In the wake of college football player Michael Sam announcing that he is gay, there has been a lot of talk about what would happen if a player came out as gay in the Boston market.
Over the past several years Boston Spirit has been fortunate enough to work with several of the professional teams in Boston on this very topic. In 2011 Robert Kraft served as the keynote speaker at Boston Spirit’s LGBT Executive Networking Night. A year later when Jason Collins came out Kraft was quick to congratulate Collins in a statement from the team.
“My hearty congratulations to him,” Kraft said.
And when asked about the possibility of a Patriots player coming out, Kraft responded, “We’re about winning, and [if] someone can come in here and help us win I don’t care what ethnic background, what racial background, what gender preference they have, if they can help us win and they’re about team then I’ll be happy to have them here.”
In December 2012 Boston Spirit had the chance to sit down for an exclusive one on one interview with Boston Bruins enforcer Shaun Thornton. Thornton was quick to point out that, in his opinion, the Bruins would be very supportive of a gay teammate.
Boston Spirit: What do you think would happen if one of your teammates announced he was gay?
Shawn Thornton: Honestly, my teammates are like family so there would be support. I would personally [support] him and I’m pretty sure everyone in our locker room would. We’ve got a pretty good bunch of guys. I don’t think there would be any issues.
BS: If a player did come out, would he get targeted more on the ice?
ST: It depends. There are some things said out there [during games] that probably shouldn’t be said, but the league is very good at clamping down on players that say anything derogatory. I’m not going to pretend that out of 740 guys [the total number of players in the NHL] that you aren’t going to find someone who says something inappropriate but I think, for the most part, it would be fine. I can’t speak for everyone, but for myself it wouldn’t be an issue.
BS: And what about you, have you always been supportive of the LGBT community?
ST: My hometown is a very blue collar, industrial place. There isn’t much of a [gay] community there, but 20 minutes down the road was Toronto. So while I didn’t really grow up with a huge gay community there was one close by and it’s never been an issue with me.

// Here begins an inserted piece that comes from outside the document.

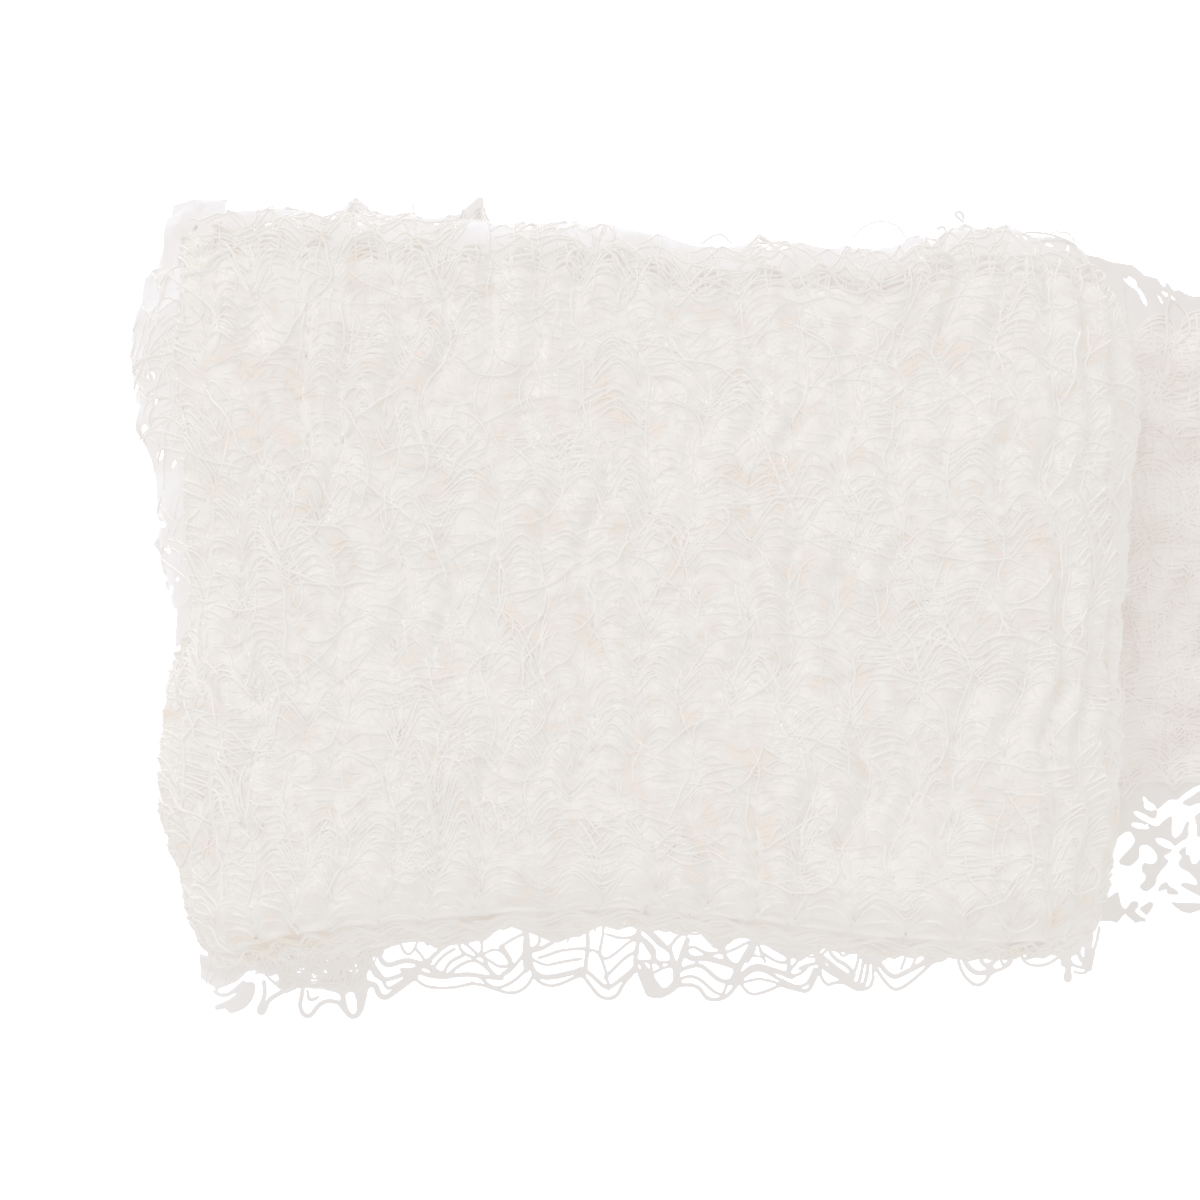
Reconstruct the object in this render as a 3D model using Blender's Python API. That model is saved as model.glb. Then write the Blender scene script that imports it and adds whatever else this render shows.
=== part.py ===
"""A roll of crinkled cotton gauze bandage, pressed flat, with its loose end lying out to the right.

Metres, +Z up. X runs along the bandage and Y along the axis that it is wound round. The origin is at the
middle of the flat spot that the roll rests on.
"""

import math

import bmesh
import bpy
import numpy as np

MM = 0.001
GAP = 0.3 * MM  # between pieces that touch

ROLL_HEIGHT = 24 * MM
RIM_RADIUS = 4 * MM  # the rounding of the roll's two ends
CORNER_SHARE = 0.35  # how much of that rounding the corners get in plan
LEFT_REACH = 16 * MM  # how far the loose left side takes to come down from the flat top
RIGHT_REACH = 12.5 * MM
CROWN = 1.2 * MM  # how much lower the top is towards its left and right
CROWN_REACH = 50 * MM
DEPTH = 70 * MM  # across the roll from end to end, for spacing its sections

CRINKLE_RISE = 0.5 * MM
CRINKLE_DRIFT = 1.6 * MM  # how far a furrow wanders from a straight line
DRIFT_RATES = (1.6, 0.5)  # how fast it wanders across the gauze and along it
STRENGTH = (0.7, 0.3, 0.8)  # a ridge's mean share of the full rise, its swing, and its rate across
RIM_CALM = 0.6  # how much of the ridges' height is lost over the rims
FURROW_PITCH = 4.9 * MM  # past the ends of the list below
EXTRA_FURROWS = 16
FLOOR_BAND = 5 * MM  # the sides are smooth below this height, clear of the loose end

TOP_STEPS = 62
SIDE_STEPS = 26
BOTTOM_STEPS = 10
STATION_STEP = 3.4 * MM

TAIL_THICK = 2.0 * MM
TAIL_THIN = 1.1 * MM  # the band along the front where only one ply is left
TAIL_RISE = 0.3 * MM
TAIL_FREE = 49 * MM  # left of this the loose end is still under the roll's side
TAIL_EASE = 4 * MM  # from there to where its folds have their full height
SINGLE_EASE = 2 * MM  # across the step from all its plies to one
TAIL_GRID = (34, 22)
PLY_THICK = 0.9 * MM
TUCK = 1.3 * MM  # how far the ply reaches in under the roll's front rim
SCALLOP_PITCH = 5.6 * MM
SCALLOP_DEPTH = 0.9 * MM
RIM_STATIONS = (0.0, 0.25, 0.8, 1.8)  # distances in from an end, in mm

# Where the furrows between the crinkles cross the middle of the top, in mm along the gauze.
FURROWS = np.array(
    [
        *(-37.4, -32.9, -28.9, -23.4, -18.9, -13.9, -8.9, -4.4, 0.6),
        *(5.6, 11.1, 15.6, 21.1, 26.1, 31.1, 36.6, 41.6, 45.6),
    ]
)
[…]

BS: Are you concerned at all about what some people might think seeing you speaking about this topic?
ST: Whatever, I think I can defend myself (laughing).
In September of 2012 Boston Spirit sat down with then Boston Celtics Coach Doc Rivers. Rivers, years earlier, was the coach of the Orlando Magic. At that time he had the chance to coach a player named John Amaechi. Amaechi came out as a gay man shortly after retiring from the NBA.
Rivers, like Thornton and Kraft, felt as though the Celtics locker room (the 2012-2013 Celtics) would not have any problem with having a gay teammate.
BS: ESPN asked some ‘experts’ recently which league would be the worst at handling a gay player and the NBA was the pick. Do you think that’s the case?
DR: I think the NBA might have been named as worst, and I don’t think it should be, because the NBA has always had an image problem, because people know who you are. They see you, the players are in shorts and tank tops, everyone sees your face and there’s only twelve of us. When you have people with baseball hats on, and helmets, you don’t really get to see them. People know us and I think that might be why the NBA got picked. I think the reaction by all the sports would be about the same. I don't think one would be better or worse than the other. Hockey has its ethics code; baseball has its own clubhouse rules, and football does too. I personally think people are more open-minded than they get credit for. I've always believed that. I remember when I was playing for the Knicks and I was doing something on Imus [the Don Imus radio program] — I think I was injured at the time — he asked me if there were any gays in basketball and I said "yeah, absolutely." The next day I got a call from the league and said "Did you say that?" and I said, "Listen guys, it’s a ratio, just look at the numbers." It was an obvious answer, it was easy.
BS: David Stern and Charles Barkley have both said that the NBA is ready for an openly gay player. In your opinion, is the league ready?
DR: I think it is. I think it would depend on the team but even with a bad team, I think it would be a story for about a week and then it would go away. It would really help if it were a good player [laughing]. If you're a bad player the team doesn't care what your sexual orientation is, and if you’re a good player the team doesn't really care what your sexual orientation is — that’s the bottom line.
BS: Shaun Thornton of the Bruins told me that if one of the Bruins came out, he would fully support that player and he felt the rest of the team would too. He compared the team to a family. Do you feel the same thing would happen with your team?
DR: Absolutely. They would support him first, and then harass him second [laughing] — in a locker room fun way, not in a bad way. He would get razzed just like his teammates would get razzed. There would be no difference or change. I think it would be a one week story at home. Eventually one of the players would get upset because every time you go to a road game, the road reporter who hadn’t had a chance to ask the question would want to ask it and the player would finally say, "I'm done with this'" and that’s what would happen.